The Pornographer: Analysis of Major Characters

Author: John McGahern

First published: 1979

Genre: Novel

Locale: Dublin, provincial Ireland, and London

Plot: Satire

Time: The 1970's

“I,” the anonymous narrator and main character, the pornographer of the title. An attractive man, thirty years old, he keeps very close guard on his feelings. Although he seems to have no major financial worries, he works as a professional writer of pornography and is mildly successful at it. He writes well as long as he can follow a formula; his employer, Maloney, furnishes him with a new formula after each assignment. He seems content to pursue casual affairs with attractive women in whom he has no interest other than to satisfy his sexual needs. He unfortunately impregnates a woman named Josephine who has fallen deeply in love with him; he refuses to marry her and takes little interest in the future of the child. He is cynical about the course of love, overly self-reflective, and haunted by time and the aging process. He does show genuine sympathy, though, for a beloved aunt who is dying of cancer and visits her on a regular basis. He seems to be heading toward some kind of permanent relationship at the novel's conclusion.

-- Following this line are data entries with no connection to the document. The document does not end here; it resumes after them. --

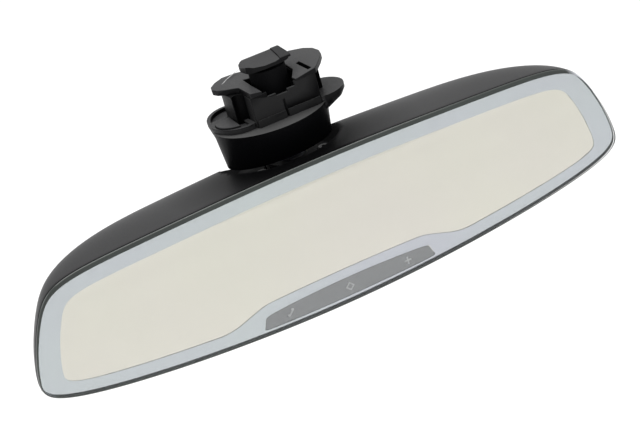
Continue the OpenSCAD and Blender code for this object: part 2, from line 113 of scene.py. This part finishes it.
WINDOW_HALF_H = 3.4
WINDOW_MID = -23.7            # middle of the touch window, from the middle of the glass
WINDOW_GAP = 0.2              # the window's pane grows by this, the band's opening by twice this
RING_GROW = 1.0               # outer edge of the silver band, outside the flat face
GEL_INSET = 2.5               # the dimming gel and the rear glass stand inside the flat face
REAR_INSET = 1.4
MIRROR_STEP = 0.18            # the mirror's front stands this far forward, behind the silver band
HEAD_DEPTH = 46.0
SHELL_WALL = 2.2

glass_low, glass_high = box_mm("front_glass")
FACE_Y = glass_low[1]         # front of the glass
COAT_Y = glass_high[1]        # back of the front glass
RIM_Y = box_mm("rear_shell")[0][1]   # front edge of the rear shell
GLASS_Z = glass_high[2] - GLASS_UP - (EDGE_GROW - 0.1)


# ---- outlines ---------------------------------------------------------------------------------
def round_scale(c, s, n):
    """Length of a direction in a rounded box of exponent n."""
    return (np.abs(c) ** n + np.abs(s) ** n) ** (1 / n)


def half_w(z):
    return GLASS_HALF_W - 0.28 * z - 0.008 * z * z


def up_h(x):
    u = x / ARCH_X
    return GLASS_UP - 7.8 * u**2 + 6 * u**4


def down_h(x):
    u = x / ARCH_X
    return GLASS_DOWN - 12.9 * u**2 + 1.5 * u**4


def smooth(t):
    k = np.clip(t, 0, 1)
    return k * k * (3 - 2 * k)


def band_low(x):
    """Lower inner edge of the silver band, raised over the touch window."""
    w = 1 - smooth((np.abs(x) - BAND_RAISE_X) / BAND_RAISE_RUN)
    return w * (GLASS_DOWN - BAND_RAISE + 0.0005 * x * x) + (1 - w) * (down_h(x) - BAND_BOTTOM)


def settle(width, up, down, exponent_up, exponent_down, count):
    """Closed rounded outline, found by settling x and z together; evenly spaced points."""
    t = np.linspace(0, 2 * math.pi, 1440, endpoint=False)
    c, s = np.cos(t), np.sin(t)
    r = np.where(s > 0, round_scale(c, s, exponent_up), round_scale(c, s, exponent_down))
    x, z = 100 * c, 20 * s
    for _ in range(9):
        x, z = width(z) * c / r, np.where(s > 0, up(x), down(x)) * s / r
    return even(np.stack([x, z], 1), count)


def even(points, count):
    """The same closed line with evenly spaced points."""
    closed = np.vstack([points, points[:1]])
    run = np.concatenate([[0], np.cumsum(np.linalg.norm(np.diff(closed, axis=0), axis=1))])
    at = np.linspace(0, run[-1], count, endpoint=False)
    return np.stack([np.interp(at, run, closed[:, 0]), np.interp(at, run, closed[:, 1])], 1)


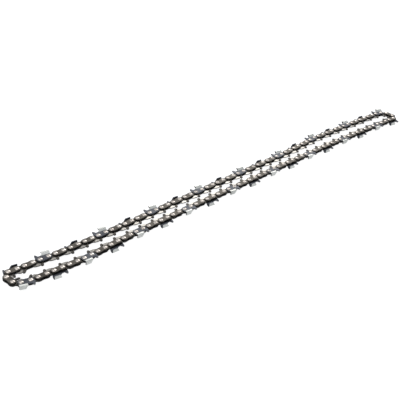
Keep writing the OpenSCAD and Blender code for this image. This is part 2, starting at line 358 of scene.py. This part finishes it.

Josephine, a thirty-eight-year-old woman, the principal female character. Attractive, passionate, and warmhearted, she falls deeply in love with the narrator. After becoming pregnant, she insists that they marry and that they will learn eventually to live happily in spite of the awkward beginning of their conjugal life. Although she has worked at the Northern Bank for twenty years, she has pursued her own writing career at a journal called Waterways: She takes trips on boats and describes them in her articles. There is some suggestion that she and the narrator will marry, but as the novel concludes, she is not aware of that possibility (even though the reader is).

Maloney, a well-to-do publisher in his late fifties or early sixties. He is the narrator's employer and supplies him with the novelistic formulas for each of his pornographic works. He drinks heavily, is cynical but not hopeless about human nature, and takes the narrator to task severely for the callous way in which he treats Josephine. He enjoys the gifts that life has to offer. There are indications that he has experienced some pain in his life, but it has not taken away his basic joyful attitude.

Mary O'Doherty, the aunt of the narrator, who seems to be in her late sixties. She is an extremely intelligent, sensitive, and practical woman who is dying of cancer. She possesses no self-pity, even though she seems to know that she is dying. Unable to deal with the numbness that painkillers create, she prefers brandy to make the pain endurable. She is interested only in the welfare of her nephew (the narrator), her brother, and her selfish, alcoholic husband, Cyril. She dies at the novel's conclusion, and it is during her funeral that the narrator gets an insight that he may be able to connect with another human being in a lasting and loving relationship.

Cyril O'Doherty, Mary's husband. He is in his sixties and a functional alcoholic. He expresses no interest whatsoever in his wife's terminal illness and never goes to see her in the cancer ward in the Dublin hospital. In spite of his enormous selfishness, Mary leaves her considerable financial holdings to him and no one else.

The uncle, a hardworking farmer, the uncle of the narrator and the brother of Mary O'Doherty. The uncle visits his dying sister as often as he can and also expresses an interest in his nephew. The narrator may prove to be a mirror image of his bachelor uncle, only less sympathetic to human weakness.

Nurse Brady, a twenty-two-year-old nurse whom the narrator meets as she tends his aunt in the hospital in Dublin. They have a brief and passionate affair after meeting at one of the narrator's favorite pickup spots. Ironically, they conduct their affair just down the hall from where his dying aunt is sleeping.

Jonathan Martin, a man in his sixties who is very much in love with Josephine. He is delighted to hear that Josephine is pregnant and volunteers to support the child in spite of the terminal illness of his schizophrenic wife. After his wife dies, he proposes marriage to Josephine, who refuses because she has never been attracted to Jonathan sexually.